My other favorite City Guard book is Thud!  This one is about racial tension–and it’s hysterically funny.  No, really.  In this case, the two races are trolls and dwarfs, and Vimes has to prevent their ancient feud from exploding all over his city.  My favorite parts, though, are kind of sidenotes.  There’s a famous artist whose papers are almost impossible to decipher, because some of them were quite odd…even odder than “you are not a chicken.”  Also, there’s Vimes’ adorable practice of reading Where’s My Cow? to his son every night promptly at six o’clock, and he never misses.  Even if his men have to declare a state of city-wide emergency to get him home on time.  There’s a companion picture book of Where’s My Cow? which is simply adorably good fun.

Going Postal is actually my usual recommendation to people of where to start.  I wrote a review earlier, so suffice to say here that it’s about a petty criminal who survives the gallows and is given a chance to become Ankh-Morpork’s new Postmaster.  The Post Office hasn’t functioned in twenty years and is literally filled with undelivered mail.  And I do mean literally.

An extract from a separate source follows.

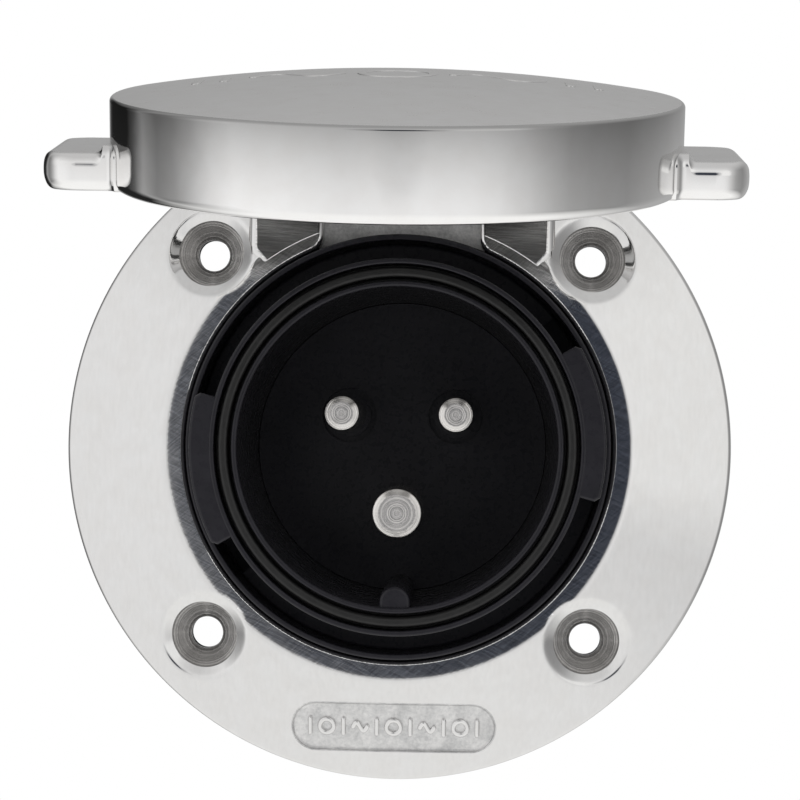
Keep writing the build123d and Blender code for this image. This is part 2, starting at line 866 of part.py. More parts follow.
def make_rear_cover():
    body = rod(cover_radius, cover_front_depth, cover_back_depth)
    body = round_circles(body, cover_radius, cover_back_depth, cover_back_round)
    body += rod(gland_pad_radius, cover_back_depth - shared, gland_pad_depth)
    inside_back = cover_back_depth - cover_back_wall
    inside = rod(cover_radius - cover_wall, cover_front_depth - past, inside_back)
    for angle in cover_screw_angles:
        x, z = on_circle(cover_screw_circle, angle)
        inside -= rod(cover_pillar_radius, cover_ear_front_depth, cover_back_depth, x, z)
    body -= inside
    for angle in cover_screw_angles:
        x, z = on_circle(cover_screw_circle, angle)
        screw_hole = cover_screw_radius + cover_screw_clearance
        body -= rod(cover_well_radius, cover_ear_back_depth, cover_back_depth + past, x, z)
        body -= rod(screw_hole, cover_ear_front_depth - past, cover_ear_back_depth + past, x, z)
    body -= rod(gland_thread_radius + gland_gap, inside_back - past, gland_pad_depth + past)
    return body


def make_rear_cover_seal():
    inner = housing_back_ring_radius + cover_seal_inner_gap
    return ring(inner, cover_radius - cover_seal_outer_gap, 0, cover_front_depth)


def gland_depths():
    """Depths along the gland: hexagon front, hexagon back and neck end."""
    hex_front = gland_pad_depth + gland_washer_thickness
    hex_back = hex_front + gland_hex_length
    return hex_front, hex_back, hex_back + gland_neck_length


def trimmed_hexagon(front, back):
    """Gland hexagon between two depths, with its corners turned down to a circle."""
    bar = hexagon(gland_hex_width, front, back)
    return bar & rod(gland_hex_width / 2 + gland_corner_trim, front, back)


def make_gland_body():
    hex_front, hex_back, neck_end = gland_depths()
    locknut_front = cover_back_depth - cover_back_wall - locknut_length
    thread_front = locknut_front - gland_thread_past_locknut
    body = trimmed_hexagon(hex_front, hex_back)
    body += rod(gland_thread_radius, thread_front, hex_front + shared)
    body += rod(gland_neck_radius, hex_back - shared, neck_end)
    body -= rod(gland_bore_radius, thread_front - past, neck_end + past)
    mouth_radius_behind = gland_bore_radius + gland_cone_widening
    body -= cone(gland_bore_radius, mouth_radius_behind, neck_end - gland_cone_length, neck_end)
    return body


def make_gland_washer():
    outer = gland_hex_width / 2 + gland_corner_trim / 2
    return ring(gland_thread_radius + gland_gap, outer, gland_pad_depth, gland_depths()[0])


def make_gland_locknut():
    front = cover_back_depth - cover_back_wall - locknut_length
    back = front + locknut_length
    return trimmed_hexagon(front, back) - rod(gland_thread_radius + thread_gap, front - past, back + past)


def make_gland_seal():
    neck_end = gland_depths()[2]
    front = neck_end - gland_seal_cone_length
    back = front + gland_seal_length
    sleeve = cone(gland_bore_radius + gland_gap, gland_seal_radius, front, neck_end)
    sleeve += rod(gland_seal_radius, neck_end, back)
    return sleeve - rod(gland_seal_bore_radius, front - past, back + past)


def make_gland_nut():
    hex_back, neck_end = gland_depths()[1:]
    front = hex_back + gland_nut_gap
    grip_back = front + gland_nut_grip_length
    back = front + gland_nut_length
    dome = rod(gland_nut_dome_radius, grip_back - shared, back)
    dome = fillet(dome.faces().sort_by(Axis.Y)[-1].edges(), gland_nut_dome_round)
    nut = trimmed_hexagon(front, grip_back) + dome
    nut -= rod(gland_neck_radius + thread_gap, front - past, neck_end + gland_nut_inner_gap)
    return nut - rod(gland_nut_mouth_radius, front - past, back + past)


pieces = {
    "flange": make_flange(),
    "flange_gasket": make_flange_gasket(),
    "lid": make_lid(),
    "lid_gasket": make_lid_gasket(),
    "hinge_pin": make_hinge_pin(),
    "hinge_bushes": make_hinge_bushes(),
    "lid_spring": make_lid_spring(),
    "socket_housing": make_socket_housing(),
    "socket_seal": make_socket_seal(),
    "housing_gasket": make_housing_gasket(),
    "housing_screws": make_housing_screws(),
    "contact_carrier": make_contact_carrier(),
    "carrier_screws": make_carrier_screws(),
    "pin_live": make_pin(power_pin_radius, pin_tip_depth, live_angle),
    "pin_neutral": make_pin(power_pin_radius, pin_tip_depth, neutral_angle),
    "pin_earth": make_pin(earth_pin_radius, earth_pin_tip_depth, earth_angle),
    "terminal_clamps": make_terminal_clamps(),
    "terminal_screws": make_terminal_screws(),
    "rear_cover": make_rear_cover(),
    "rear_cover_seal": make_rear_cover_seal(),
    "rear_cover_screws": make_rear_cover_screws(),
    "gland_body": make_gland_body(),
    "gland_washer": make_gland_washer(),
    "gland_locknut": make_gland_locknut(),
    "gland_seal": make_gland_seal(),
    "gland_nut": make_gland_nut(),
}

os.makedirs("parts", exist_ok=True)
for name, shape in pieces.items():
    solids = shape if isinstance(shape, list) else [shape]
    export_step(Compound(children=solids) if len(solids) > 1 else solids[0], f"parts/{name}.step")
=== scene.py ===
import math

import bmesh
import bpy
import numpy as np
from mathutils import Matrix, Quaternion, Vector


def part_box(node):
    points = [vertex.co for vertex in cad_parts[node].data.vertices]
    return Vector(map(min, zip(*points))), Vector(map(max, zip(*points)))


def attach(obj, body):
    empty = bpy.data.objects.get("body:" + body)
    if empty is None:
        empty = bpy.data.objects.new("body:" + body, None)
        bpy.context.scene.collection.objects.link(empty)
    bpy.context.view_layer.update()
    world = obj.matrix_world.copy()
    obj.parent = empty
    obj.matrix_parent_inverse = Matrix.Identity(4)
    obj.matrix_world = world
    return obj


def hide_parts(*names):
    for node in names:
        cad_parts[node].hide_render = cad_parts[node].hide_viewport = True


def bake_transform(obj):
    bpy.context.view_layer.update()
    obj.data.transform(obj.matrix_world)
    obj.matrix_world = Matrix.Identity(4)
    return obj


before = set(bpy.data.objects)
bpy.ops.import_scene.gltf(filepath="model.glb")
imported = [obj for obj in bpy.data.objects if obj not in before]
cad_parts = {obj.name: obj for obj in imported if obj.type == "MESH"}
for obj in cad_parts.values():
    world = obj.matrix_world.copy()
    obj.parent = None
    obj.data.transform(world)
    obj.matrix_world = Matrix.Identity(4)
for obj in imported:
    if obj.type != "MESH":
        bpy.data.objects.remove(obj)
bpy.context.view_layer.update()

# Round stainless-steel power inlet with a hinged lid, seen with the lid standing open.
# Sizes below are in millimetres in the row frame, and a "depth" is a Y value: smaller is nearer.
MM = 0.001

# How far a flared cutter runs past the face that it cuts, and where deep cutters start
FLARE_LEAD = 2.0
CUT_NEAR = -10.0
HAIR = 0.01

# Flange
FLANGE_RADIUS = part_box("flange")[1].x / MM
RING_DEPTH = -8.0
RING_RADIUS = 32.7
EDGE_DEPTH = -3.0
RING_EDGE_ROUND = 3.0
FLANGE_EDGE_ROUND = 0.8
FLANGE_BACK_ROUND = 0.3
BORE_RADIUS = 29.9
BORE_RELIEF = 0.2
BORE_STOCK = 1.0
BORE_EDGE_ROUND = 0.75
BORE_CUT_LEAD = 0.04
SCREW_BOSS_RADIUS = 6.0
SCREW_BOSS_GAP = 0.4
SEAT_RADIUS = 35.0
SEAT_DEPTH = -3.0
SEAT_STEP = 2.0
FACE_GRID = 0.36
FACE_SEGMENTS = 720

# Screw holes and the shallow dishes round them
SCREW_OFFSET = 38.0 / math.sqrt(2)
SCREW_PLACES = [(side * SCREW_OFFSET, level * SCREW_OFFSET) for side in (-1, 1) for level in (-1, 1)]
SCREW_HEAD_RADIUS = 4.7
SCREW_HOLE_RADIUS = 2.25
SCREW_SINK_DEPTH = -3.4
DISH_RADIUS = 6.3
DISH_FADE = 0.45
DISH_SLOPE = 0.75
DISH_PAST = 0.5

# Hinge
HINGE_DEPTH = -5.0
HINGE_HEIGHT = 38.5
HINGE = Vector((0, HINGE_DEPTH, HINGE_HEIGHT)) * MM
HINGE_HOLE_RADIUS = 1.54
HINGE_HOLE_HALF = 18.05
OPEN_ANGLE = 77.0
BOSS_HALF_WIDTH = 21.5
BOSS_LOW = 27.0
BOSS_RADIUS = 43.6
BOSS_INNER_RADIUS = 31.9
BOSS_INNER_SPAN = 38.0
BOSS_PROUD = 0.06
BOSS_BACK = -3.5
BOSS_ROUND = 1.4
BOSS_CORNER = 1.8
BOSS_BLEND = 8.0
RECESS_HALF_WIDTH = 11.0
RECESS_CORNER_ROUND = 2.6
RECESS_TOP = 44.5
RECESS_SHELF_DEPTH = -4.2
POCKET_LOW = 35.3
POCKET_DEPTH = -1.6
POCKET_GAP = 0.1
POCKET_CORNER = 1.0

# Relief panel
PANEL_HEIGHT = -39.4
PANEL_LENGTH = 28.4
PANEL_WIDTH = 6.7
PANEL_SINK = 0.45
PANEL_EDGE_ROUND = 0.25
PANEL_STEPS = 24
SIGN_HEIGHT = 2.7
SIGN_STROKE = 0.72
SIGN_PITCH = 2.35
SIGN_RISE = 0.42
SIGN_WAVE = 0.6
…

The Truth is another good starting place, another fairly independent one.  This one satirizes journalism, and features a vampire photographer.  The light from the flash turns him into dust every time he takes a picture.  But it’s okay, he has it rigged so he turns back again.

If this post is a little disjointed and incomprehensible, that’s just the nature of the series.  Not really disjointed and incomprehensible, but random and complex and marvelous.  You know you want to understand all my half-comprehensible jokes and carefully veiled references…so you ought to read the series!